1908
GOING BACK IN TIME
LOOKING BACK: 1918
In 1918, most Americans lived on farms or in small towns or villages. If you lived in a small town like Currituck, the outside world would have seemed very far away. News and letters traveled slowly. The radio, or “wireless,” was so new that few families had one. Telephone service was not available in most rural areas. People didn’t travel much. They grew up, married, raised families, and died within a few miles of where they were born. In your town everyone would have known everyone else. The arrival of a stranger like Mr. Arminger really would have been big news.
But when America entered World War I on April 6, 1917, the outside world began to touch all Americans’ lives, as fathers, husbands, and brothers—like Pam’s papa—left home to fight in Europe. There the war had already been raging for three years. It began with the murder of a prince in Austria-Hungary. Europe at that time was divided into two military partnerships: the Allies (Great Britain, France, and Russia) and the Central Powers (Germany, Austria-Hungary, and Italy). If one of the countries was attacked, its partners would fight, too. Within weeks of the prince’s murder, all the major countries in Europe were at war. Eventually more than 25 nations around the world joined in.
At first the United States vowed to stay out of the war. But Americans became outraged at Germany’s attacks on civilians, especially the sinking of the British passenger ship Lusitania. Finally, Congress declared war. Every American man of fighting age had to register for military service. If he didn’t, he could be sent to jail. Wealthy businessmen signed up as soldiers, and so did illiterate tenant farmers like Ralph Suggs. Once in the army, men who had never traveled 50 miles from home were sailing thousands of miles across the Atlantic Ocean to fight.
Our doughboys (the nickname for American foot soldiers) joined Allied forces already dug into trenches, complex systems of ditches made to protect soldiers from enemy gunfire. Soldiers spent months living in these ditches, waiting for the call to go “over the top”—to pour out of the trenches and fight. The area between battling trenches was known as no-man’s-land. Soldiers who entered this scarred wasteland faced enemy cannon, machine-gun fire, barbed wire, and poison gas attacks that left men blind, paralyzed, or dead.

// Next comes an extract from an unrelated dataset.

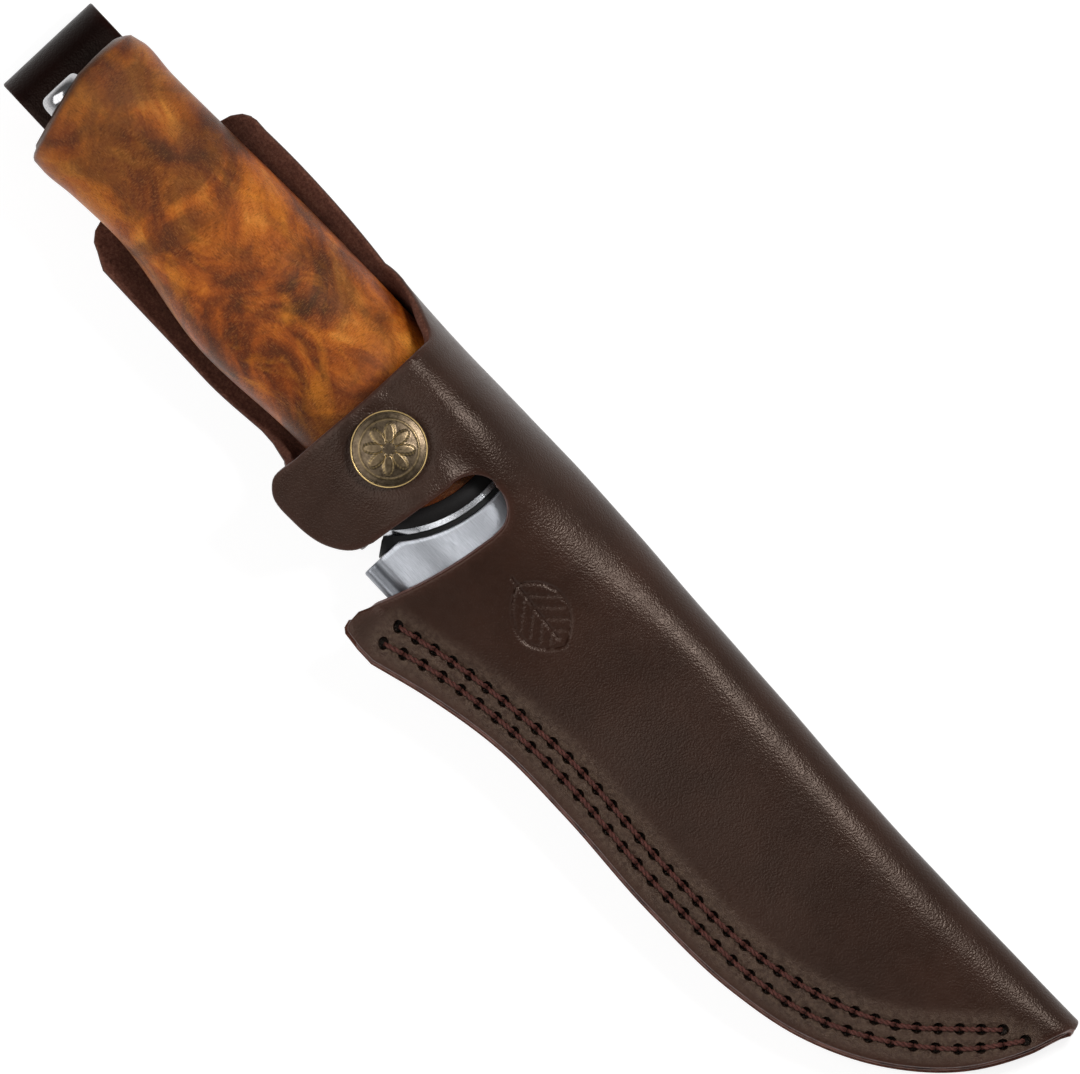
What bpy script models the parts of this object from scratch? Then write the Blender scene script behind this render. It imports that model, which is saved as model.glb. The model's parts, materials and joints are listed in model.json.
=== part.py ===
"""A whittling and hunting knife carried in its folded leather sheath, with a snap strap and a belt loop.

Everything is laid out in the knife's own frame, in millimetres: +X runs to the tip, +Y to the sheath's
fold, where the blade's spine lies, and +Z out of the front. The rest_pose empty then tilts that frame,
so that the belt loop and the sheath's tip both lie on the ground, and puts it on the origin.
"""

import math

import bmesh
import bpy
import numpy as np
from mathutils import Matrix, Vector

MM = 0.001
GAP = 0.3  # between pieces that touch
FAR = 60.0  # how far a cutter reaches past what it cuts

# Driving dimensions, in millimetres.
REST_TILT = math.radians(5.2)
LEATHER = 2.4
WELT = 3.5
SEAM_FACE = WELT / 2 + GAP + LEATHER  # outside of the leather along the stitched edge
TIP_BACK = 5.9  # how far the sheath's tip stands behind the blade's middle plane
TIP_X = 196.1

BLADE_TIP = (177.0, 9.5)
BLADE_HALF = 1.5
EDGE_HALF = 0.15
TANG_LOW, TANG_HIGH = -5.0, 3.0
TANG_END = -89.6
TANG_HOLE_HALF = BLADE_HALF + GAP
WASHER_MIDDLE = -2.7  # of the oval washer that the tang's end is riveted over, across the butt
WASHER_HALF = (5.1, 3.7)
WASHER_X = (-91.3, -87.3)
RIVET_HALF = 1.9

FACE_CENTRE = (2.4, 3.7)  # the handle's front and its spacers are turned about this point
HANDLE_FACE = 24.3
LEATHER_SPACER = (24.6, 27.8)
BRIGHT_SPACER = (28.1, 29.2)
BLACK_SPACER = (29.5, 30.1)
GUARD_BACK = 30.4
GUARD_FRONT = 41.0
QUILLON_BACK = 26.1
QUILLON_END = -25.2

NOTCH = (22.6, 30.5)  # where the back is cut away beside the guard
STRAP_TOP = 19.6  # outside of the strap over the handle
HINGE_Y = 9.15
RIGHT_RIM, LEFT_RIM = -1.0, -7.1
EAR_REACH = 22.2  # from the knife's axis to where the left ear would stand upright

SNAP = (10.9, -3.8)
CAP_RADIUS = 8.1
SNAP_HOLE = 1.9

LOOP_WIDTH = 25.1
LOOP_MIDDLE = 1.75
LOOP_TOP = -99.8
LOOP_SEWN = (50.0, 42.0, 36.0, NOTCH[1])  # where both layers follow the sheath's back, from the end up
LOOP_INNER_FACE = -15.7
LOOP_FOLD_HALF = 7.2

# Outlines, each from the fewest points that give the curve.
HANDLE_SPINE = [(-94, 12.4), (-87.2, 16.4), (-64.3, 17.0), (-29.1, 18.3), (-2, 18.5), (30, 17.8)]
HANDLE_BELLY = [(-94, -16.9), (-83, -16.8), (-60.2, -15.1), (-31, -18.4), (-4.2, -16.5), (30, -17.3)]
HANDLE_THICKNESS = [(-94, 10.4), (-72, 9.4), (-32, 12.0), (5, 10.4), (30, 9.7)]
FOLD_EDGE = [(-66, 22.6), (-45, 23.6), (0, 21.8), (41.5, 22.2), (83, 21.0), (145, 19.1), (200, 19.6)]
FRONT_RISE = [
    (-66, 19.6), (0, 19.6), (22, 19.3), (30, 17.6), (42, 13.8), (60, 10.4), (80, 8.9), (110, 7.7), (150, 6.8),
    (186, 4.8), (200, 4.6),
]
BACK_DEPTH = [
    (-66, -15.4), (-24, -15.4), (0, -14.6), (12, -13.7), (22, -13.3), (30, -13.2), (42, -12.7), (60, -10.2),
    (85, -8.0), (120, -6.9), (150, -6.5), (186, -6.0), (200, -5.9),
]
INNER_SEAM = [
    (30, -29.2), (52, -24.4), (81, -20.6), (116, -21.2), (146, -18.9), (169, -8.9), (186, 6.8), (200, 16),
]
STITCHED_EDGE = [
    (40.5, -37.1), (54, -33.2), (70.6, -30), (91.3, -29.4), (116.2, -30.2), (141.1, -28.9), (157.7, -25.1),
    (174.3, -16.5), (186.8, -4.4), (193, 7.1), (196.1, 17.2),
]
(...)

Troops in the trenches needed some way to communicate with their commanders, who were often stationed 50 miles or more from the battlefront. The outcome of a battle might depend on a single message reaching command posts quickly. Often soldiers relied on homing pigeons to carry these vital messages.
The birds wore aluminum tubes on their legs to hold coded messages, sketches, or maps. Both the Allies and the Central Powers used pigeons with great success—the birds delivered 95 percent of their messages safely. Pigeons were tossed from trenches, tanks, planes, balloons, and ships. Even spies used them.
Many birds were wounded by enemy gunfire. The loss of an eye or leg was common, but injuries rarely stopped these brave little messengers from completing a mission. An example is Cher Ami, a black checker cock with the American army at the Battle of Argonne in France. German troops had completely surrounded Cher Ami’s battalion. Cher Ami, the Americans’ last pigeon, was their only hope for rescue. His leg was shot off by the enemy, but he still flew on to deliver his message—with his message holder hanging by a tendon. Thanks to his brave flight, the American soldiers were saved.
Pigeons had only one drawback as wartime messengers—they would not fly at night. So the U.S. Army began secret experiments to develop night-flying pigeons. Agents like Mr. Arminger chose 1,200 privately owned pigeons to be trained in government lofts. Four hundred birds eventually learned to home at night, and they were bred to produce night flyers for the war.
While American soldiers, along with their pigeons, fought in Europe, at home the United States government waged another kind of war—a propaganda war. Propaganda is information intended to make people support a cause or point of view. During World War I, a government agency called the Committee on Public Infor-mation, or the CPI, used propaganda to rally Americans to support the war. The CPI whipped patriotism to a fever pitch by planting frightening images of German soldiers in Americans’ minds. The agency distributed millions of pamphlets and posters—many, like the one Pam saw, showing German soldiers as cruel or evil. Other posters warned that German agents lurked everywhere, trying to gain information to use against American troops. Citizens were told to report possible spies to the CPI, just as Miz Gracie wanted to report Mr. Arminger.
Prejudice against Germans and other foreigners erupted throughout the United States, especially in areas where many immigrants lived. Leaders of German-American communities were threatened or run out of town. People of German heritage lost their jobs and property. Some were even killed. Anything German was banned, even the performance of music by German composers who had died centuries before! Most German-Americans were loyal citizens, but the prejudice against them lasted long after the war ended with Germany’s defeat on November 11, 1918.
No battles were fought on American soil, yet the Great War changed the face of our nation. Cities grew as people left farms and villages. Many women who held wartime jobs found new independence. Along with thousands of returning soldiers, they moved to cities to attend college or take jobs in offices and factories. For the first time in America, girls like Pam could dream of a future beyond their small town.